== DATA SHOWN ==
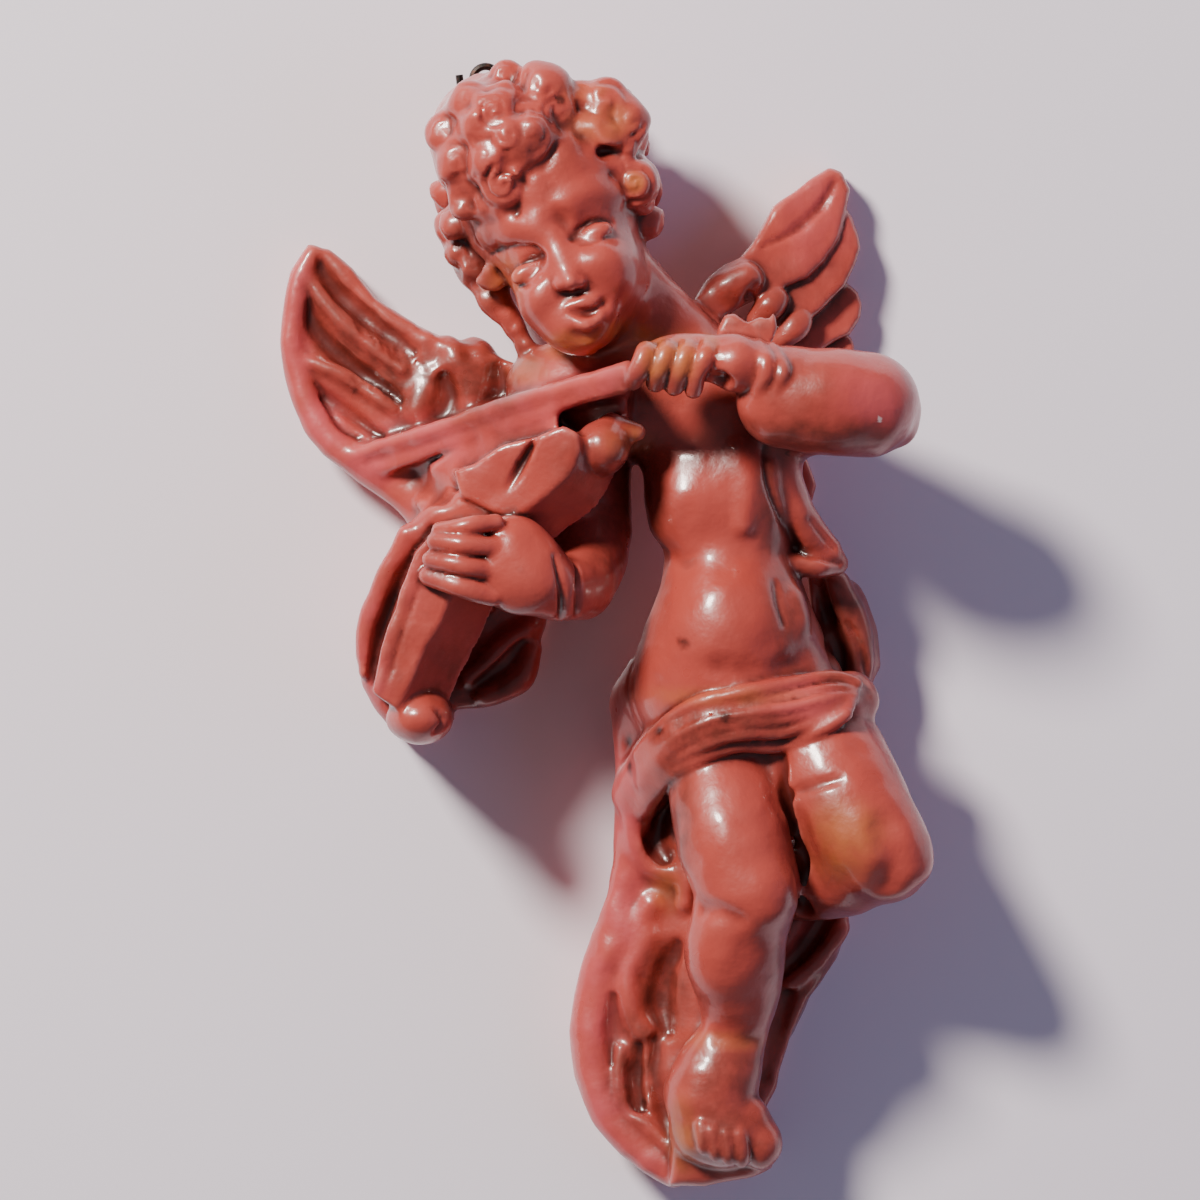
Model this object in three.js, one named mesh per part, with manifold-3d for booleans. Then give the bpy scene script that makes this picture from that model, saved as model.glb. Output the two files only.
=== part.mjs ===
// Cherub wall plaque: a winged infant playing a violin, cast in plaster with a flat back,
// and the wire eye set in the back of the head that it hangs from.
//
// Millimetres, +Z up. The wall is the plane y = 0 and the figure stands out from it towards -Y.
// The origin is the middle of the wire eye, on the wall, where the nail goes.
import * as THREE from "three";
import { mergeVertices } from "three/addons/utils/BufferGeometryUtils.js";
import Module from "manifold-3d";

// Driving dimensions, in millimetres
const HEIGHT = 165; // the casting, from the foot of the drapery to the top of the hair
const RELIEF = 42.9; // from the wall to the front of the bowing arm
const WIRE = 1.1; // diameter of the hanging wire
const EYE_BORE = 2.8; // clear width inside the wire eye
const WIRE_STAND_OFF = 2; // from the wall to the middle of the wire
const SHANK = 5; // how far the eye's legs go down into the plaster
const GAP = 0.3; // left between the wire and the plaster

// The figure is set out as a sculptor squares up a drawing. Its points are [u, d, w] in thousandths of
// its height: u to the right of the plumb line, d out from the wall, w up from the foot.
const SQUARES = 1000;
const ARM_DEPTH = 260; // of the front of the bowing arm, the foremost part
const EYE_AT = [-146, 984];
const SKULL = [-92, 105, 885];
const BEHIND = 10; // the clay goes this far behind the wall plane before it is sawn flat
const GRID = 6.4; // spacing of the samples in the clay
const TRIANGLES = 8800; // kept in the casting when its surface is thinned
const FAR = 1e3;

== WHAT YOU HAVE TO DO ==
Give back the data above exactly as it appears.

== ANSWER FOR THIS EXERCISE ==
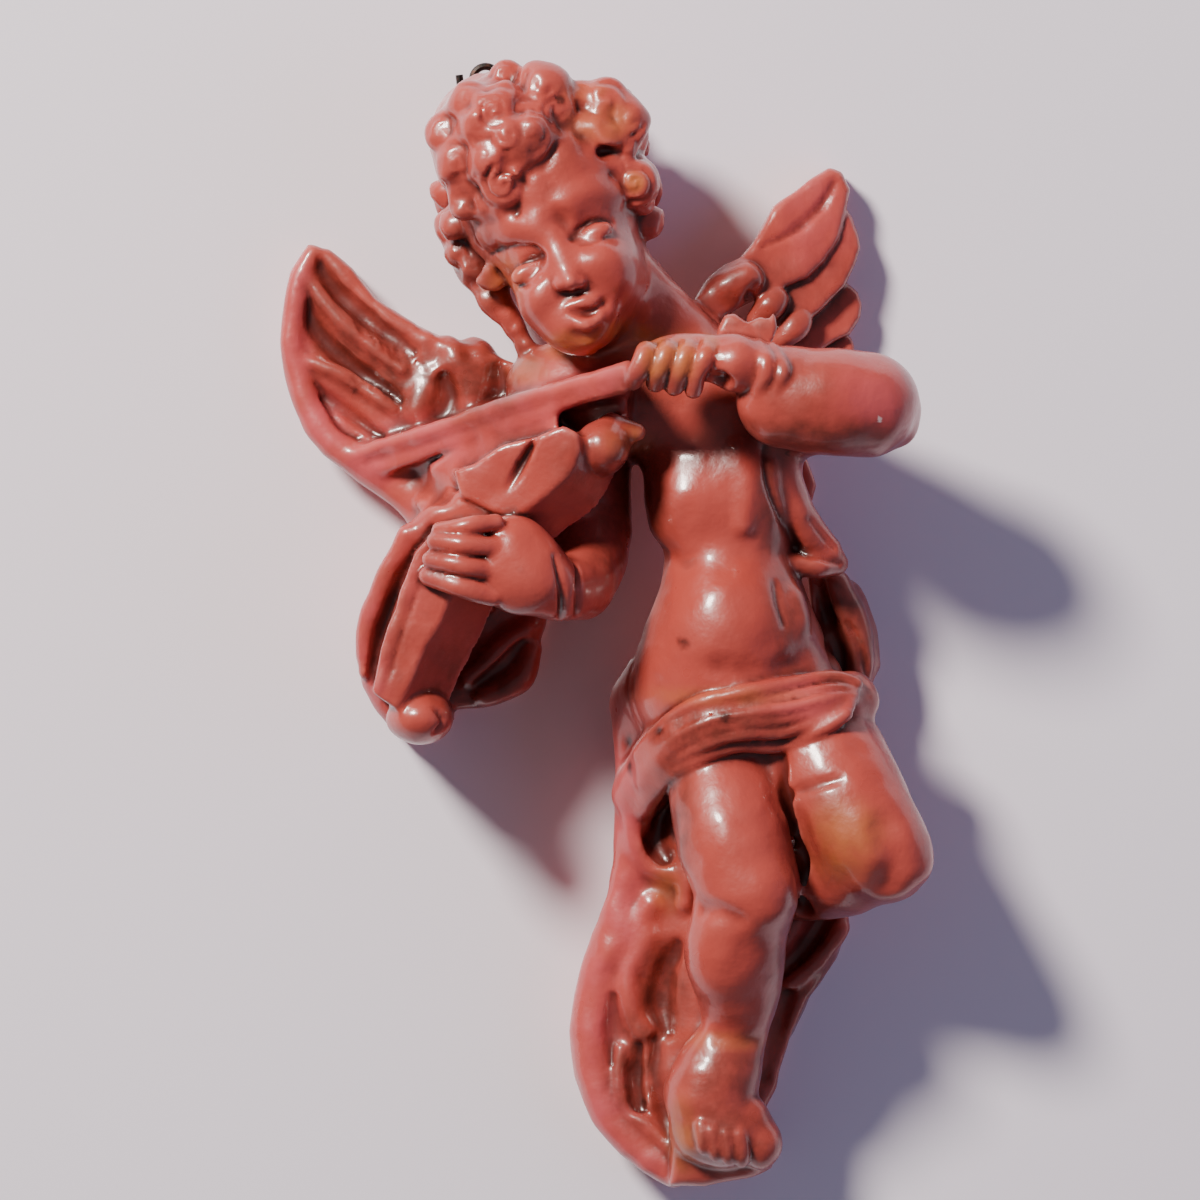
Model this object in three.js, one named mesh per part, with manifold-3d for booleans. Then give the bpy scene script that makes this picture from that model, saved as model.glb. Output the two files only.
=== part.mjs ===
// Cherub wall plaque: a winged infant playing a violin, cast in plaster with a flat back,
// and the wire eye set in the back of the head that it hangs from.
//
// Millimetres, +Z up. The wall is the plane y = 0 and the figure stands out from it towards -Y.
// The origin is the middle of the wire eye, on the wall, where the nail goes.
import * as THREE from "three";
import { mergeVertices } from "three/addons/utils/BufferGeometryUtils.js";
import Module from "manifold-3d";

// Driving dimensions, in millimetres
const HEIGHT = 165; // the casting, from the foot of the drapery to the top of the hair
const RELIEF = 42.9; // from the wall to the front of the bowing arm
const WIRE = 1.1; // diameter of the hanging wire
const EYE_BORE = 2.8; // clear width inside the wire eye
const WIRE_STAND_OFF = 2; // from the wall to the middle of the wire
const SHANK = 5; // how far the eye's legs go down into the plaster
const GAP = 0.3; // left between the wire and the plaster

// The figure is set out as a sculptor squares up a drawing. Its points are [u, d, w] in thousandths of
// its height: u to the right of the plumb line, d out from the wall, w up from the foot.
const SQUARES = 1000;
const ARM_DEPTH = 260; // of the front of the bowing arm, the foremost part
const EYE_AT = [-146, 984];
const SKULL = [-92, 105, 885];
const BEHIND = 10; // the clay goes this far behind the wall plane before it is sawn flat
const GRID = 6.4; // spacing of the samples in the clay
const TRIANGLES = 8800; // kept in the casting when its surface is thinned
const FAR = 1e3;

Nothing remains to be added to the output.